== GIVEN MATERIAL ==
○ ○ ○ ○ ○

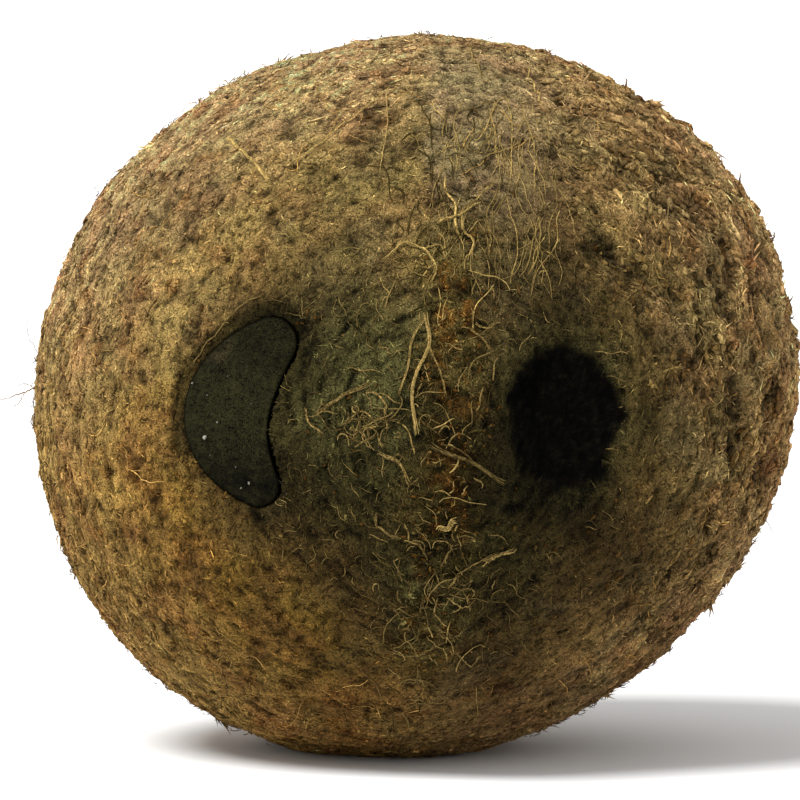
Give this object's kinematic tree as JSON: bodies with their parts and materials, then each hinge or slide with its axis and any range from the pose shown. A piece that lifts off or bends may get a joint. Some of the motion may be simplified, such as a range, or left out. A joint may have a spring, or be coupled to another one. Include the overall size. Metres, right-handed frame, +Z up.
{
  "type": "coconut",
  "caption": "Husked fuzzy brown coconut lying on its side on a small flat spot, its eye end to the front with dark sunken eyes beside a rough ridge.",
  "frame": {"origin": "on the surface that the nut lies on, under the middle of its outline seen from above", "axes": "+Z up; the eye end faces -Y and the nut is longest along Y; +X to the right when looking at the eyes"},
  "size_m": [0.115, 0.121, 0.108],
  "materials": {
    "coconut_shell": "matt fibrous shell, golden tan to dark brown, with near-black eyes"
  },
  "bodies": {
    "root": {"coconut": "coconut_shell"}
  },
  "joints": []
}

○ ○ ○ ○ ○

== THE PROBLEM ==
All of the lines above must be returned exactly.

== THE ANSWER ==
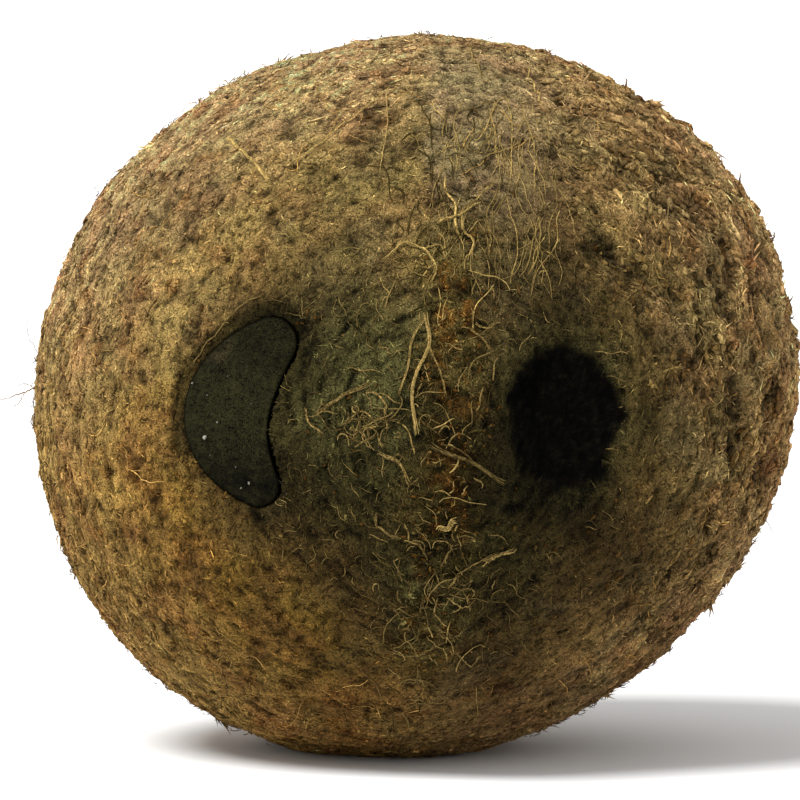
Give this object's kinematic tree as JSON: bodies with their parts and materials, then each hinge or slide with its axis and any range from the pose shown. A piece that lifts off or bends may get a joint. Some of the motion may be simplified, such as a range, or left out. A joint may have a spring, or be coupled to another one. Include the overall size. Metres, right-handed frame, +Z up.
{
  "type": "coconut",
  "caption": "Husked fuzzy brown coconut lying on its side on a small flat spot, its eye end to the front with dark sunken eyes beside a rough ridge.",
  "frame": {"origin": "on the surface that the nut lies on, under the middle of its outline seen from above", "axes": "+Z up; the eye end faces -Y and the nut is longest along Y; +X to the right when looking at the eyes"},
  "size_m": [0.115, 0.121, 0.108],
  "materials": {
    "coconut_shell": "matt fibrous shell, golden tan to dark brown, with near-black eyes"
  },
  "bodies": {
    "root": {"coconut": "coconut_shell"}
  },
  "joints": []
}